Sunday, May 08, 2005

Exile

Abbas Milani an Iranian writer and an expert in history of Iran, in Lost wisdom: Rethinking modernity in Iran --a collection of essays, says Exile is when you live in one land and dream in another. When I was living back home in Iran, I had this sense of not belonging to that land for many reasons. I was dreaming in an imaginary land, and according to Milani's beautiful definition of exile, I was in exile when I was living in my mother land. I was constantly seeing myself living somewhere else and since my late teen age years I began considering my life in Iran as a temporary state of being and mind.
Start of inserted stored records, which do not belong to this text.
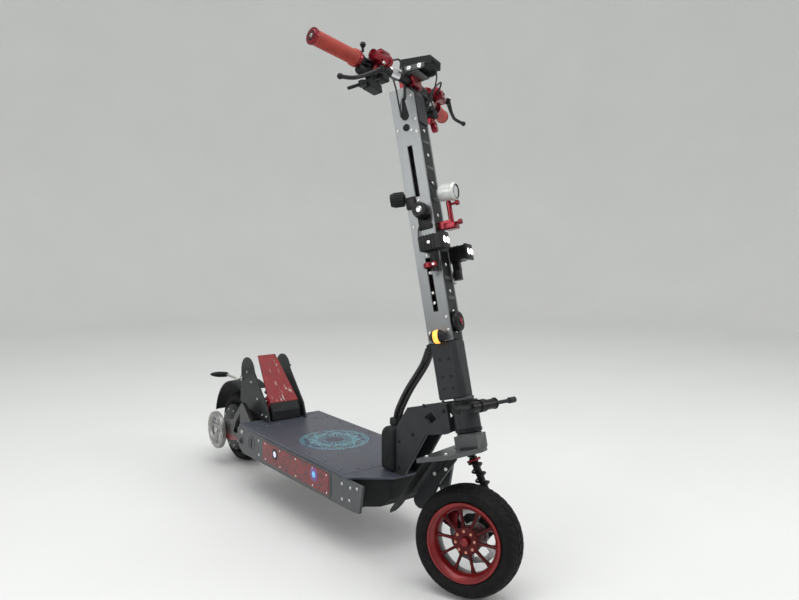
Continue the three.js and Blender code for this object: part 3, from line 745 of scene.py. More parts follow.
def groove_depth(radius, reach, angle):
    """How far the tread is cut in, at a distance from the middle and an angle round the tyre."""
    if radius <= 119.5:
        return 0.0
    phase = (angle * TREAD_BLOCKS / (2 * math.pi) + reach * 0.024) % 1.0
    if reach > 17.4 and (phase + 0.5) % 1.0 < 0.25:
        return 2.0
    if 3.2 < reach < 12.1 and phase < 0.22:
        return 1.8
    return 2.2 if 12.4 < reach < 17.0 or reach < 2.0 else 0.0


def treaded_tyre(name, space, body):
    """A road tyre: the carcass profile with shallow grooves across and along the tread."""
    half = [(84.6, -26), (90.8, -26.8), (91.6, -32), (95, -35.6), (101, -38.4), (108, -39.2),
            (113, -38.4), (118, -34.6), (120.2, -31.5), (121.6, -29), (123.5, -25), (125.0, -21),
            (125.9, -17.5), (126.2, -16), (126.6, -13.5), (126.9, -12), (127.2, -8),
            (127.4, -4.6), (127.5, -3.2), (127.5, 0)]
    full = half + [(radius, -left) for radius, left in reversed(half[:-1])]
    tyre = Maker()
    rings = []
    for angle in turns(TREAD_STEPS):
        section = [(left, radius - groove_depth(radius, abs(left), angle)) for radius, left in full]
        rings.append(tyre.ring(
            Vector((left, r * math.cos(angle), r * math.sin(angle))) * MM for left, r in section))
    skin(tyre.bm, rings, around=True)
    tyre.done(name + "_detailed", space, body, "tyre_rubber", (name,), smooth=28)


def front_wheel():
    treaded_tyre("front_tyre", *ON_FRONT_WHEEL)
    dish = [(90, -34), (90.4, -31.4), (88, -30.4), (84.2, -30), (83.8, -24), (83.8, -8),
            (72, -8), (72.6, -18), (76, -25), (80, -29), (84.5, -32), (87, -34)]
    barrel = [(83.8, -7.8), (83.8, 24), (84.2, 30), (88, 30.4), (90.4, 31.4), (90, 34),
              (87, 34), (84.6, 31.8), (81, 30), (78.5, 22), (73.5, 6), (72, -7.8)]
    Maker().lathe(dish, (0, 0, 0), SIDEWAYS, 96, closed=True).done(
        "front_rim_dish", *ON_FRONT_WHEEL, "rim_red")
    Maker().lathe(barrel, (0, 0, 0), SIDEWAYS, 96, closed=True).done(
        "front_rim_barrel", *ON_FRONT_WHEEL, "black_anodised", ("front_rim",),
        slot="black_anodised")
    lip = Maker()
    for left in (-34.6, 32.6):
        lip.lathe([(84.8, left), (89.4, left), (90.2, left + 1), (89.4, left + 2),
                   (84.8, left + 2)], (0, 0, 0), SIDEWAYS, 96, closed=True)
    lip.done("front_rim_lips", *ON_FRONT_WHEEL, "rim_red")
    spokes = Maker()
    for angle in turns(10, 0.5):
        turn = Matrix.Rotation(angle, 4, "X")
        rings = []
        for reach, half, front, back in ((22.0, 4.8, -16, -6), (34, 3.5, -14.4, -7),
                                         (58, 3.1, -13.4, -7.4), (73.4, 5.2, -14.4, -6)):
            section = [(front, -half * 0.72), (front - 1.2, 0), (front, half * 0.72),
                       (front + 1.6, half), (back, half), (back, -half), (front + 1.6, -half)]
            rings.append(spokes.ring(
                turn @ (Vector((left, side, reach)) * MM) for left, side in section))
        skin(spokes.bm, rings)
    spokes.lathe([(10, -17), (28, -18.4), (31, -16.8), (32, -14), (32, 6), (27, 12), (24, 15),
                  (24, 43), (10, 43)], (0, 0, 0), SIDEWAYS, 48, closed=True)
    spokes.done("front_rim_spokes", *ON_FRONT_WHEEL, "spoke_red", bevel=0.5)
    Maker().lathe([(0, 0), (9, 0), (10, -1.5), (10, -7), (9, -9), (6, -9.8), (5, -8.4),
                   (0, -8)], (-18, 0, 0), SIDEWAYS, 36).done(
        "front_hub_cap", *ON_FRONT_WHEEL, "rim_red")
    bolts = Maker()
    for angle in turns(8, 0.25):
        bolts.bolt((-18.2, 23.4 * math.cos(angle), 23.4 * math.sin(angle)), (-1, 0, 0), 3.5, 4.4)
    bolts.done("front_lug_bolts", *ON_FRONT_WHEEL, "rose_bolt")
    brake_disc("front_brake_disc_detailed", *ON_FRONT_WHEEL, 43.5, 45.3, ("front_brake_disc",))


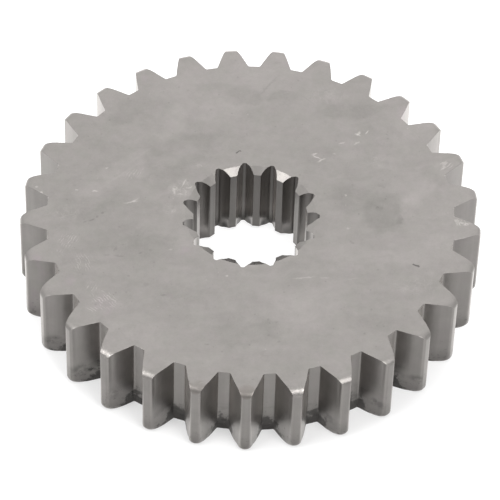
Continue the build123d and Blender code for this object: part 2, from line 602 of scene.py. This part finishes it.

Over every plan of my life there was this shadow of leaving the country, but never knew where to. Years passed by and I lived life the way it dictated me, I began settling down without losing the dream of the unknown land. Then I migrated to Canada. For first couple of years I was preoccupied with adjusting to the new life style. I was exploring and exploring. I had no time to dream. Then the reality of north-American life style started to bite. The financial obligations, the tight grasp of financial institutes and giant corporations on people's personal lives, the fear of instability in job market, barrier of language and many other things. You dream when you lack something or when you mind the reality. So I started to dream again but in a different way. I felt being home in Canada; yet not feeling quite accepted and welcomed by her. Now after seven years I've noticed that the dream has changed in a bizarre way. It doesn't occur in any land, it's free of any geographic sense. Even in my nightly dreams, most of the time, I can't identify the places of my dreams or nightmares. They are mostly formed by personages and the interaction between them. It feels like I am not in exile anymore, not because I have settled down in Canada, but because I've lost my utopia or I have lost the land of my dreams.